▶ _SET PROBLEM_: Every line from the one with "Give this object's" through the end of the records below should be restated word for word, and nothing outside that span.

Object data in JSON
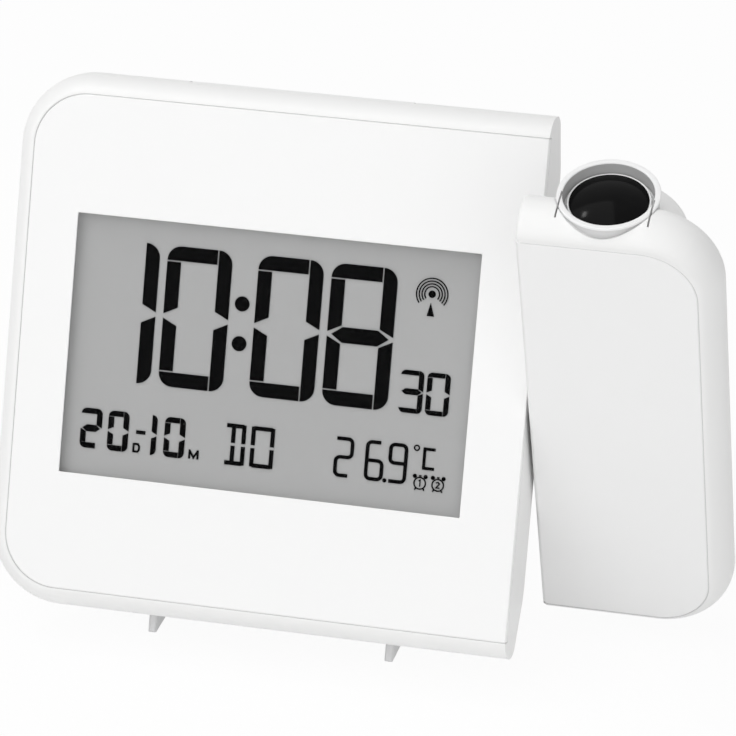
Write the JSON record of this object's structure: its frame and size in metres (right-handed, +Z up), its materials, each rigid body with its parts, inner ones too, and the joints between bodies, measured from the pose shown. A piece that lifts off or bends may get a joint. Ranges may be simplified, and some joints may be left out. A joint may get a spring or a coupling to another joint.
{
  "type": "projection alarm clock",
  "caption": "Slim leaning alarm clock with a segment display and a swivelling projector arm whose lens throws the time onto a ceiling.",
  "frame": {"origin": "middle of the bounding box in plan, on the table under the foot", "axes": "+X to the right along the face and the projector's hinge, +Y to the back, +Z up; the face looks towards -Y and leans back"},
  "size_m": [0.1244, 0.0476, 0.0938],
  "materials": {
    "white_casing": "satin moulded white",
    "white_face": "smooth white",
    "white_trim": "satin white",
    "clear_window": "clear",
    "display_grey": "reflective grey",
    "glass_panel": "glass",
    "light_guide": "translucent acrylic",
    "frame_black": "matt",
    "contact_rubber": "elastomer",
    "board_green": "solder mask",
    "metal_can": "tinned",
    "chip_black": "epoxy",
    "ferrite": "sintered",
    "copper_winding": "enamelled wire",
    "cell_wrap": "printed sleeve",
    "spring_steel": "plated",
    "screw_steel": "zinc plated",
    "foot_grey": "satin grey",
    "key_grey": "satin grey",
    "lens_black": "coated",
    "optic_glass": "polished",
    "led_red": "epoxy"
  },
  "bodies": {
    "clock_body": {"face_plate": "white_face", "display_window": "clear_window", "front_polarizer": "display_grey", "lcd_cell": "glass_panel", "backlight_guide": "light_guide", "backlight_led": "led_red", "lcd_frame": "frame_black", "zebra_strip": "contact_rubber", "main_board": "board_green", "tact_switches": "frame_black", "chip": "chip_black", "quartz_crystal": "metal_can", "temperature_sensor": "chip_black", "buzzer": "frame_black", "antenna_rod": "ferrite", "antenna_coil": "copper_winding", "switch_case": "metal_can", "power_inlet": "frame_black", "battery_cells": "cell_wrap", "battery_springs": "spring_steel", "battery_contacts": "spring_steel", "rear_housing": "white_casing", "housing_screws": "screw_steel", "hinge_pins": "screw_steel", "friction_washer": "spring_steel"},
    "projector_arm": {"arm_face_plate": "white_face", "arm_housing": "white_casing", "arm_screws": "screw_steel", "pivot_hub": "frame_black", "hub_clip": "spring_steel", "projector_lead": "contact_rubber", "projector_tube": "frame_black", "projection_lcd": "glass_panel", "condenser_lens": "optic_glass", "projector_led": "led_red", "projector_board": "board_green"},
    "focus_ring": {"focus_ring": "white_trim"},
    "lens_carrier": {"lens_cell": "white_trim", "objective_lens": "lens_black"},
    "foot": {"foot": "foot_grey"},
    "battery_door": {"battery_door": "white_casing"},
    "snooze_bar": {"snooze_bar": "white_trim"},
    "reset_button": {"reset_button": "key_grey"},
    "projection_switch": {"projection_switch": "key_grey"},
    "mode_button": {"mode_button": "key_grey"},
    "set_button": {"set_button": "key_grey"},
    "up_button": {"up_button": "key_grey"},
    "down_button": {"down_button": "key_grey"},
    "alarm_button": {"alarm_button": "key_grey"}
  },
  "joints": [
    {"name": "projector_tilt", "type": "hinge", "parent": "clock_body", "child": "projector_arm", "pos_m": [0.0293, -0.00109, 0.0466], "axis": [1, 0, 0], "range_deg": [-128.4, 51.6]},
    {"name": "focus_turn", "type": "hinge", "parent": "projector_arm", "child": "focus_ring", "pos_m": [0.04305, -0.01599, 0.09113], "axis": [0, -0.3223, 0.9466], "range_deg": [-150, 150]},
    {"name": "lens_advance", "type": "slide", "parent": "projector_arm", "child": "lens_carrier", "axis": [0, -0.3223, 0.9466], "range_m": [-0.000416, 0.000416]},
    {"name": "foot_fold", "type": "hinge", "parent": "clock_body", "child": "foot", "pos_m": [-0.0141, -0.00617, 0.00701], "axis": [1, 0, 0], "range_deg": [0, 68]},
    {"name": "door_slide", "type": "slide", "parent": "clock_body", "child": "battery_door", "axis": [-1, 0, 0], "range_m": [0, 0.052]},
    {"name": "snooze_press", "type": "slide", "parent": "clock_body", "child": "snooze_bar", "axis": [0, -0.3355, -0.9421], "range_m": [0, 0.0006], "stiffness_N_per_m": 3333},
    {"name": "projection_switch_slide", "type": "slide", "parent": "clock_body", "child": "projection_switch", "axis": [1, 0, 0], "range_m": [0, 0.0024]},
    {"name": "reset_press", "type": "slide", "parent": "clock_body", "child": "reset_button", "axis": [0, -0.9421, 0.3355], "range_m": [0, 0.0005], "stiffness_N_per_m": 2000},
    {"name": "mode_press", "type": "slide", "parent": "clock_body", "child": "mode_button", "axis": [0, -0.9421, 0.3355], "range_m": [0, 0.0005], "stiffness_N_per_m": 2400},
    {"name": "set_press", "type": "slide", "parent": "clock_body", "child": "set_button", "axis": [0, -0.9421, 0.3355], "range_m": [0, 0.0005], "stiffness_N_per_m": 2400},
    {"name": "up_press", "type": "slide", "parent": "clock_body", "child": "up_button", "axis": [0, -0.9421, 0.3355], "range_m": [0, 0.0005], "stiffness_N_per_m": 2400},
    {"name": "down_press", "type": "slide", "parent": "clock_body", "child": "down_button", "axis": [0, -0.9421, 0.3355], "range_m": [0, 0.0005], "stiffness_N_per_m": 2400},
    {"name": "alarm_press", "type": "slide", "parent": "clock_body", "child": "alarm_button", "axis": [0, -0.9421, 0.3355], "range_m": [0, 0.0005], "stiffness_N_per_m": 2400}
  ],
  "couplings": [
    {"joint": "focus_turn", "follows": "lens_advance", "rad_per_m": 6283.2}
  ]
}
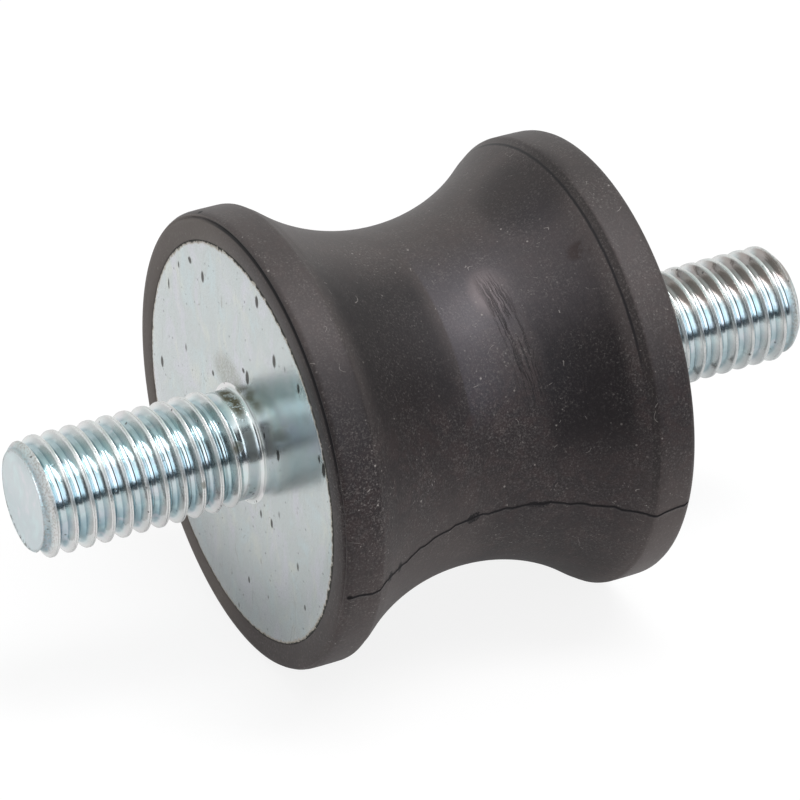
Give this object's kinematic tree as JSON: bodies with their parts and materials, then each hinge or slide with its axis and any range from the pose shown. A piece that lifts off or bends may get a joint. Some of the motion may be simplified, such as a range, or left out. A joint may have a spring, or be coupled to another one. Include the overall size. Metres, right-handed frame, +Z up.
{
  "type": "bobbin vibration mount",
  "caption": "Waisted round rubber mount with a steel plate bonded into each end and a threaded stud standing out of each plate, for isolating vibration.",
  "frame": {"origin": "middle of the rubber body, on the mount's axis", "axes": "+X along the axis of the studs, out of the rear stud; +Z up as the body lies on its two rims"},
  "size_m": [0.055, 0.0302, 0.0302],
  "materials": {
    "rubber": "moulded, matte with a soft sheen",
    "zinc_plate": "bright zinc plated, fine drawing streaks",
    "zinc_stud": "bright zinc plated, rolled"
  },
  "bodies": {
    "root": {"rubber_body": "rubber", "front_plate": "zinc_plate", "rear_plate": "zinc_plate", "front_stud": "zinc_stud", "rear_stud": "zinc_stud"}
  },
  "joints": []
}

▶ _FINISHED ANSWER_:
Give this object's kinematic tree as JSON: bodies with their parts and materials, then each hinge or slide with its axis and any range from the pose shown. A piece that lifts off or bends may get a joint. Some of the motion may be simplified, such as a range, or left out. A joint may have a spring, or be coupled to another one. Include the overall size. Metres, right-handed frame, +Z up.
{
  "type": "bobbin vibration mount",
  "caption": "Waisted round rubber mount with a steel plate bonded into each end and a threaded stud standing out of each plate, for isolating vibration.",
  "frame": {"origin": "middle of the rubber body, on the mount's axis", "axes": "+X along the axis of the studs, out of the rear stud; +Z up as the body lies on its two rims"},
  "size_m": [0.055, 0.0302, 0.0302],
  "materials": {
    "rubber": "moulded, matte with a soft sheen",
    "zinc_plate": "bright zinc plated, fine drawing streaks",
    "zinc_stud": "bright zinc plated, rolled"
  },
  "bodies": {
    "root": {"rubber_body": "rubber", "front_plate": "zinc_plate", "rear_plate": "zinc_plate", "front_stud": "zinc_stud", "rear_stud": "zinc_stud"}
  },
  "joints": []
}